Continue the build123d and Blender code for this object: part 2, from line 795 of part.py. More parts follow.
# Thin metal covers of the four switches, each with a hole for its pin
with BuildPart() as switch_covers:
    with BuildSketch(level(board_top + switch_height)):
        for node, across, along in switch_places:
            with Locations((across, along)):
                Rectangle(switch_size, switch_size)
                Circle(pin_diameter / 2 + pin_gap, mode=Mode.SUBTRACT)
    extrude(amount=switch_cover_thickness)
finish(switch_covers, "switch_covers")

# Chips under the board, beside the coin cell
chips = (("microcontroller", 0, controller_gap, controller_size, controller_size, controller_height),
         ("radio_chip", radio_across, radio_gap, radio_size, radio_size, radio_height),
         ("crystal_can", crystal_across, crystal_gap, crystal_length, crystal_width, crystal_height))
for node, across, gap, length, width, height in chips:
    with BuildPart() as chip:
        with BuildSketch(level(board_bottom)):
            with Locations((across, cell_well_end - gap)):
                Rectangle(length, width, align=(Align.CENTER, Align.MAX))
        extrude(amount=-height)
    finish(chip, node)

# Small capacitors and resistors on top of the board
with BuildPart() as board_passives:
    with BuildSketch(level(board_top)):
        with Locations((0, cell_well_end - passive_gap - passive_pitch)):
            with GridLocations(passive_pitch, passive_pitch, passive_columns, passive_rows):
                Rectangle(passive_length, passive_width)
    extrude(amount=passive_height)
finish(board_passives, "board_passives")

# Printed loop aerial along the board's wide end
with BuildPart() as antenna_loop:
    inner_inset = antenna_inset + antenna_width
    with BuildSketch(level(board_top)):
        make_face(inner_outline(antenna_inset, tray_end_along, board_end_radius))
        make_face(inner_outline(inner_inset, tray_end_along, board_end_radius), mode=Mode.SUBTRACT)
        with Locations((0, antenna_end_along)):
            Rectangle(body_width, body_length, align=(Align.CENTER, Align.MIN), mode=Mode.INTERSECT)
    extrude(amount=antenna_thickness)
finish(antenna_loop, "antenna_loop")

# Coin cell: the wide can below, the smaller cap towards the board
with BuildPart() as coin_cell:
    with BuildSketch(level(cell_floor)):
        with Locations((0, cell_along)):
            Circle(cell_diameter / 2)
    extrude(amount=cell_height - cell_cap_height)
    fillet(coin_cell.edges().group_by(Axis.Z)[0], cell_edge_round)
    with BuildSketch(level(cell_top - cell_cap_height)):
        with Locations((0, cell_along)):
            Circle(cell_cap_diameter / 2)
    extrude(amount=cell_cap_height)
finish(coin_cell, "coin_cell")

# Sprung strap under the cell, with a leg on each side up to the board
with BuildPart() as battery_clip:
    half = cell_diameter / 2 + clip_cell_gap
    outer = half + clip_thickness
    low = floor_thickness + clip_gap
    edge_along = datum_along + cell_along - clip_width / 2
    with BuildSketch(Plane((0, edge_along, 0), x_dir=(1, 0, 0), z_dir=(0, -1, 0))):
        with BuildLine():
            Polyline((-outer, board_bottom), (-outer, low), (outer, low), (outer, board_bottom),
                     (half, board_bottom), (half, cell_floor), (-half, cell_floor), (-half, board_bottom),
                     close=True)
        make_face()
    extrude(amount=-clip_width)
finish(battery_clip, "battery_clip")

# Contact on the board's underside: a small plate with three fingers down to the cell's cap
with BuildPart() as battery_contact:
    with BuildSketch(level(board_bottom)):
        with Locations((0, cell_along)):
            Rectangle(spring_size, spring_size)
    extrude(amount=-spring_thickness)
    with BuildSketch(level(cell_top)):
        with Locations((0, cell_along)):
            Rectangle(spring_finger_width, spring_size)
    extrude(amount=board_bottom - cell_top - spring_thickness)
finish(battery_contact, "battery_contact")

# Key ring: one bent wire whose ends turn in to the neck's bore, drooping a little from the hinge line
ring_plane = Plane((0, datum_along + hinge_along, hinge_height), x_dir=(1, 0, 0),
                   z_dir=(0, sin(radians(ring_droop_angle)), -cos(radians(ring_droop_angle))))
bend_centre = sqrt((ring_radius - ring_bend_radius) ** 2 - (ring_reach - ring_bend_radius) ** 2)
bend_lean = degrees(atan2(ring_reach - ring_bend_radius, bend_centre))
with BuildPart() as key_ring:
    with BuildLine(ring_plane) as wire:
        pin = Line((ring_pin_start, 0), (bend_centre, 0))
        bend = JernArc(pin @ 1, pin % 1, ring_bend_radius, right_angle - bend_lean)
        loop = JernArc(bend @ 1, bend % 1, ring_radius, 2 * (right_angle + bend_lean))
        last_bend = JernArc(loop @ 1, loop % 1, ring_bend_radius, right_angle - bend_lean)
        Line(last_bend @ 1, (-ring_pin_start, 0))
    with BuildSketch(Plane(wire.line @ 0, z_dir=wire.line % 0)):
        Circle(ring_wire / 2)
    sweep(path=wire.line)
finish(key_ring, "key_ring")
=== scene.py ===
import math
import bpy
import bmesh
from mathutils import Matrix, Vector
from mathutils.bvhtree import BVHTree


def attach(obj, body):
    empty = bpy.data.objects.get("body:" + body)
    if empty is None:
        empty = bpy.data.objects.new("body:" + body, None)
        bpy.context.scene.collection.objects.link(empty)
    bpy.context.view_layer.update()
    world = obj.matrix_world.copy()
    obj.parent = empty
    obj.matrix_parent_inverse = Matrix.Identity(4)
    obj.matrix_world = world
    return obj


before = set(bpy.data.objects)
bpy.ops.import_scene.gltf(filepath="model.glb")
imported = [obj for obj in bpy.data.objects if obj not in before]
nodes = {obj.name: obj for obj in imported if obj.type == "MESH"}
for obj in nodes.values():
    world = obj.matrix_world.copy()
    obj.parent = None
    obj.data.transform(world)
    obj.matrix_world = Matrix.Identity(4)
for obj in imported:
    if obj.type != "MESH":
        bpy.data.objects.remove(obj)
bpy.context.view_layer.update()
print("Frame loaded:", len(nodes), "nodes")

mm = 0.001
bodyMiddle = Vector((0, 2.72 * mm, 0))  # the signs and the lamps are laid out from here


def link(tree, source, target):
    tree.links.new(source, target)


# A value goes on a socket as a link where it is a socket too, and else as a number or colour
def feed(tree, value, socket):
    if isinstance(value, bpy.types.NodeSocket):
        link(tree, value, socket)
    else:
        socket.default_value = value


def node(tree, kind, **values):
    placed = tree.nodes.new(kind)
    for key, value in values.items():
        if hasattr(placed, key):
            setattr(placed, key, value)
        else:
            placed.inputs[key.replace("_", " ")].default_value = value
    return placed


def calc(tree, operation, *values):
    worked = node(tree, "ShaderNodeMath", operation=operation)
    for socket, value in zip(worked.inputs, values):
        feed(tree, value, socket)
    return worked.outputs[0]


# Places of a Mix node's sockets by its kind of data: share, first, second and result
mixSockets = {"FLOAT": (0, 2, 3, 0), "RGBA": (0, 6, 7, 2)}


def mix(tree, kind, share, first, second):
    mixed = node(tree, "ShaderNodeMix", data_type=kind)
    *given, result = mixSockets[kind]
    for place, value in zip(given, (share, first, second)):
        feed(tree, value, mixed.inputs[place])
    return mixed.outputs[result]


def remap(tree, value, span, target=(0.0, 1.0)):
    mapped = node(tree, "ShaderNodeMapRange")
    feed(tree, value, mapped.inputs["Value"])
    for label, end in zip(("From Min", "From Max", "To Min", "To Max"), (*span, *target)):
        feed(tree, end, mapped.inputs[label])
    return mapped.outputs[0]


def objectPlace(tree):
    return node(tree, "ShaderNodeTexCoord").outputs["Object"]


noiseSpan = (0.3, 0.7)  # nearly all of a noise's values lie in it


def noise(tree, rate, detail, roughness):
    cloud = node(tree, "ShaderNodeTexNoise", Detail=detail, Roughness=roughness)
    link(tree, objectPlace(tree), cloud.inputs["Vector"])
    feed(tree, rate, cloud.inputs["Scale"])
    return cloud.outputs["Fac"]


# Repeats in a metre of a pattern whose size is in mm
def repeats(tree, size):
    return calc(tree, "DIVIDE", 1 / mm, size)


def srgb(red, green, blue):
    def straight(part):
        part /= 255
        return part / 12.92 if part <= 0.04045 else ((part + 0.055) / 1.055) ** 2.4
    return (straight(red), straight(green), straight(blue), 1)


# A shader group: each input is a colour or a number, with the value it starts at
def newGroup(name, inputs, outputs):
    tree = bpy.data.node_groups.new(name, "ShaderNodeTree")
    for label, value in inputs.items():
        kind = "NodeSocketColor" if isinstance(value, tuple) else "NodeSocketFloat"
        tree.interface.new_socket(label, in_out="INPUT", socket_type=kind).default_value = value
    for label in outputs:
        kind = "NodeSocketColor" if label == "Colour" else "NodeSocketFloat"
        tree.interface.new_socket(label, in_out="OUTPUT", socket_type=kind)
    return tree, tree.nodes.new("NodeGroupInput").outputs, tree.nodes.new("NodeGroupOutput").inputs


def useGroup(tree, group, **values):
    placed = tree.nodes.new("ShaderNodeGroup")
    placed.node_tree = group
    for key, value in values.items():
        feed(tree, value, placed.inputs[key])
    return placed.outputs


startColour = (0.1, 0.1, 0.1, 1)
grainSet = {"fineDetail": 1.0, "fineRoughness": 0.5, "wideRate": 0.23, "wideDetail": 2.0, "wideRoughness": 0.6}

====

To do
Answer with a single number: the count of lines holding the word "empty".

Exercise result
5